* _DESCRIPTION OF THE TASK_
The answer is one number: how many lines hold the string "code".

# start of EXERCISE INPUTS

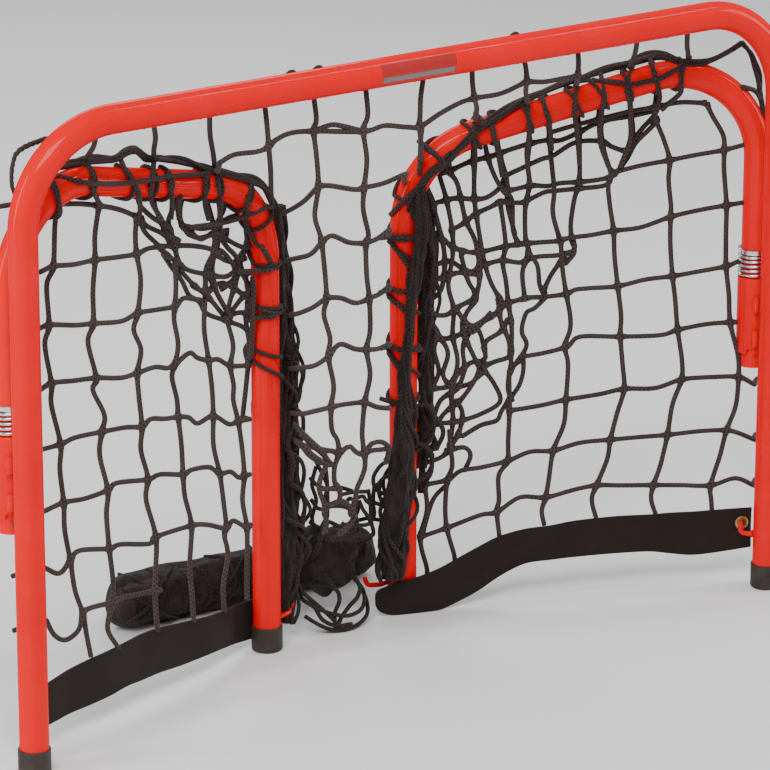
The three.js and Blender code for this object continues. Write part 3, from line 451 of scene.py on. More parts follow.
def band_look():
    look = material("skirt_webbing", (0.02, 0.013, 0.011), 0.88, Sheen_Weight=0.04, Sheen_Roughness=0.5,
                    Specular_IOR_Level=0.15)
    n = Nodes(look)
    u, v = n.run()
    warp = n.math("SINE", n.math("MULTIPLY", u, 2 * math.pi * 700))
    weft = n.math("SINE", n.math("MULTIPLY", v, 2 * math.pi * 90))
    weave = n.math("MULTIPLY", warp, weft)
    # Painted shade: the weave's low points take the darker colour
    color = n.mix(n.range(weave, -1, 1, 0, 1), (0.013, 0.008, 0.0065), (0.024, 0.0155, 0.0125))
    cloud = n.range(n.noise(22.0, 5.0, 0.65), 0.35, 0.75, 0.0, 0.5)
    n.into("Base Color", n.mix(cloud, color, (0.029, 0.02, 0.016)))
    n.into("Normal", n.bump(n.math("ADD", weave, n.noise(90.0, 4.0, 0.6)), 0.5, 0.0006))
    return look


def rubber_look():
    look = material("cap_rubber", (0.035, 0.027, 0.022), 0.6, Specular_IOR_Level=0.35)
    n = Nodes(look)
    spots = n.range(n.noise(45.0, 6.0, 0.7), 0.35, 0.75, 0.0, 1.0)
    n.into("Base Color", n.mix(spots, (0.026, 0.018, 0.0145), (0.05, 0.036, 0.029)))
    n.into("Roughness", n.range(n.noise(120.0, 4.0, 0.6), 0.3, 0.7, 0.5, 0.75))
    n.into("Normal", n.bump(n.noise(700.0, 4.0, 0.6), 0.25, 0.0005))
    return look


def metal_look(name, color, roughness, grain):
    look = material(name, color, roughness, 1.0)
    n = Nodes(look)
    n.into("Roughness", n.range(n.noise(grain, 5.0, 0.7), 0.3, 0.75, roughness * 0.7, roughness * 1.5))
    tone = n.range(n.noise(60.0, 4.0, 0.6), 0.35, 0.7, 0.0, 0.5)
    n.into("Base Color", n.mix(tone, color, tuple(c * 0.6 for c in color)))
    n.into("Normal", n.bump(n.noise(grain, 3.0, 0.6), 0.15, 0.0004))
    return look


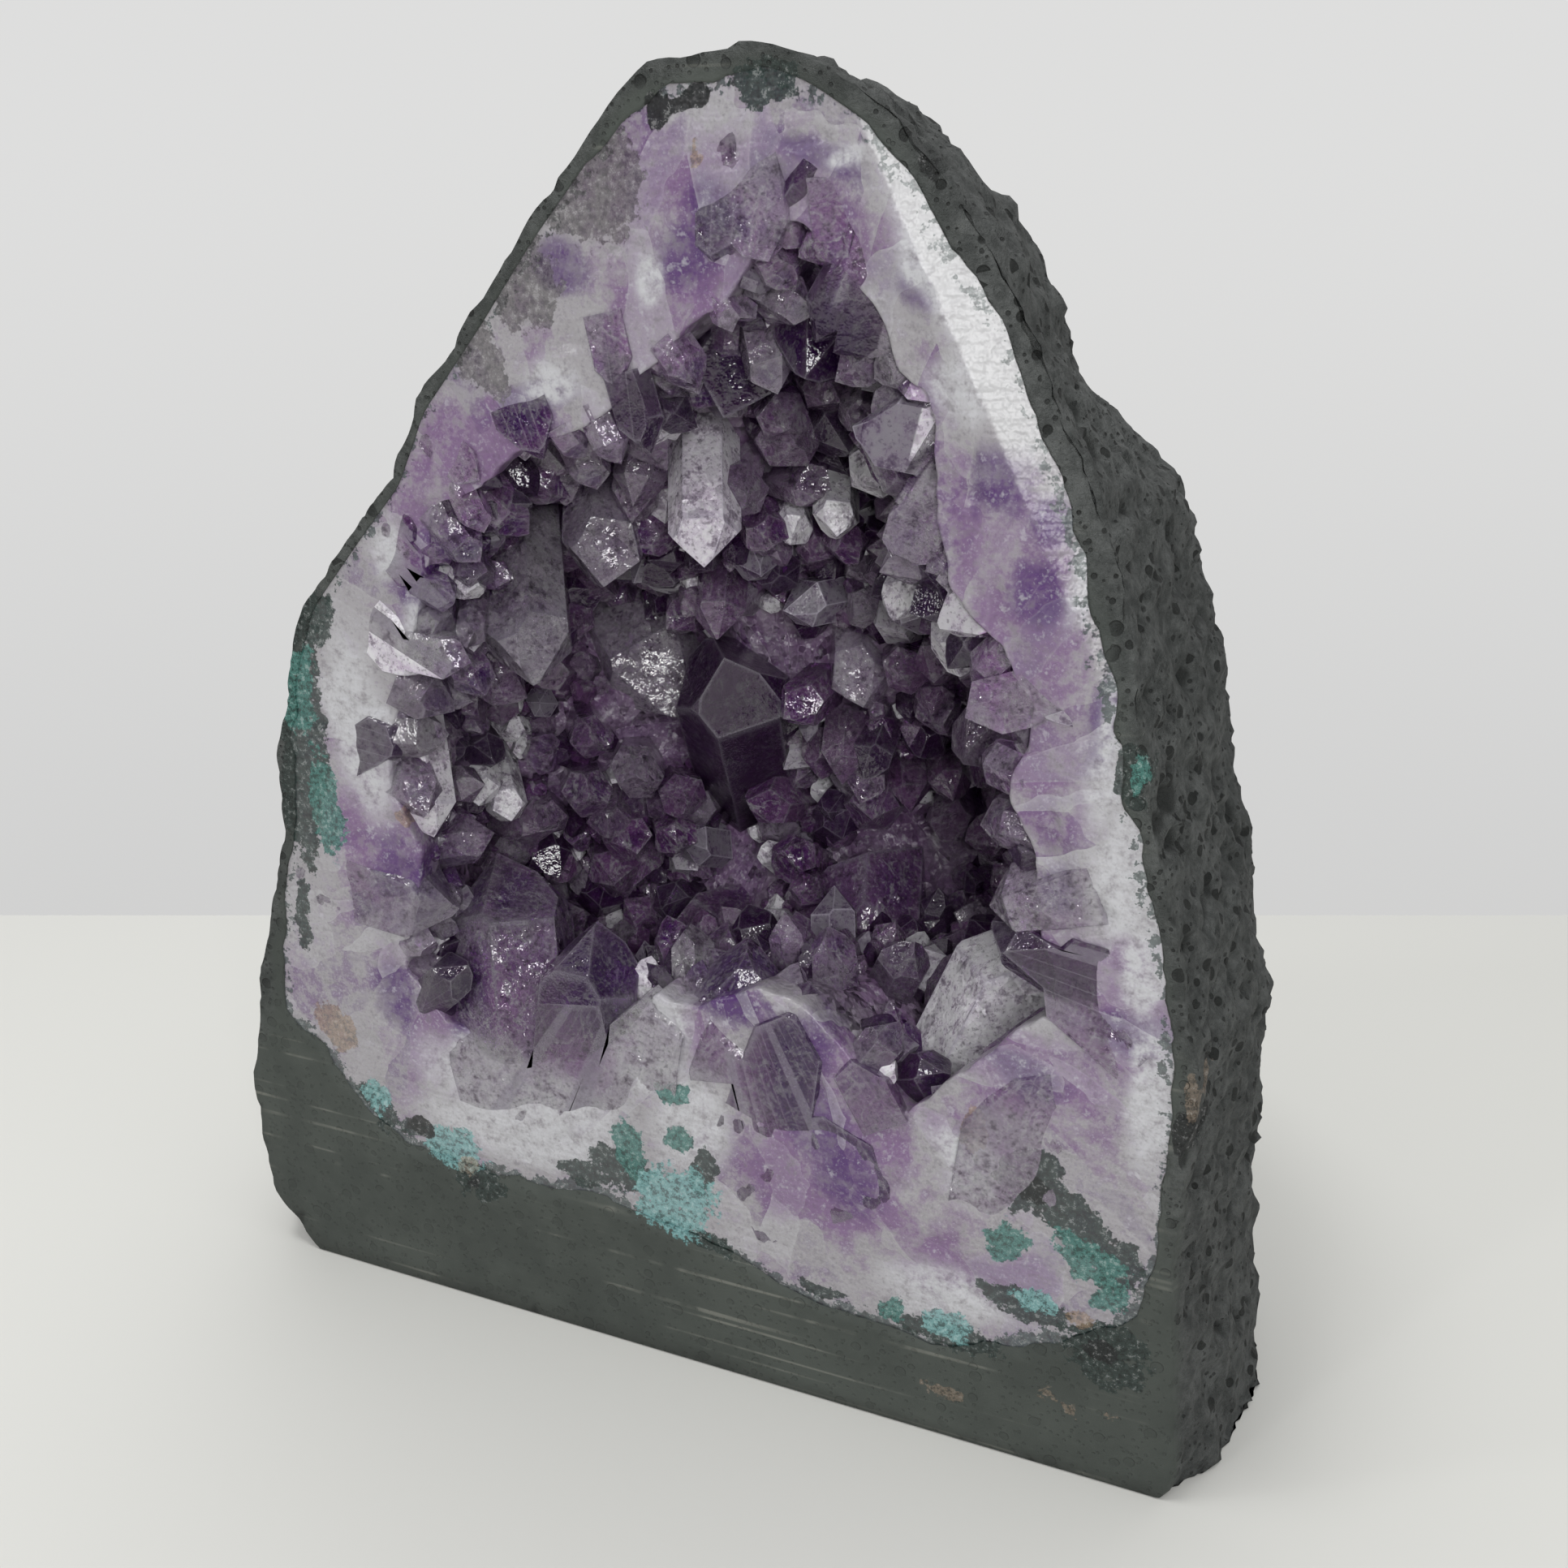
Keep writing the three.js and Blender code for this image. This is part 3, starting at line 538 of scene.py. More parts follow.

# end of EXERCISE INPUTS

* _OUTPUT BELOW_
2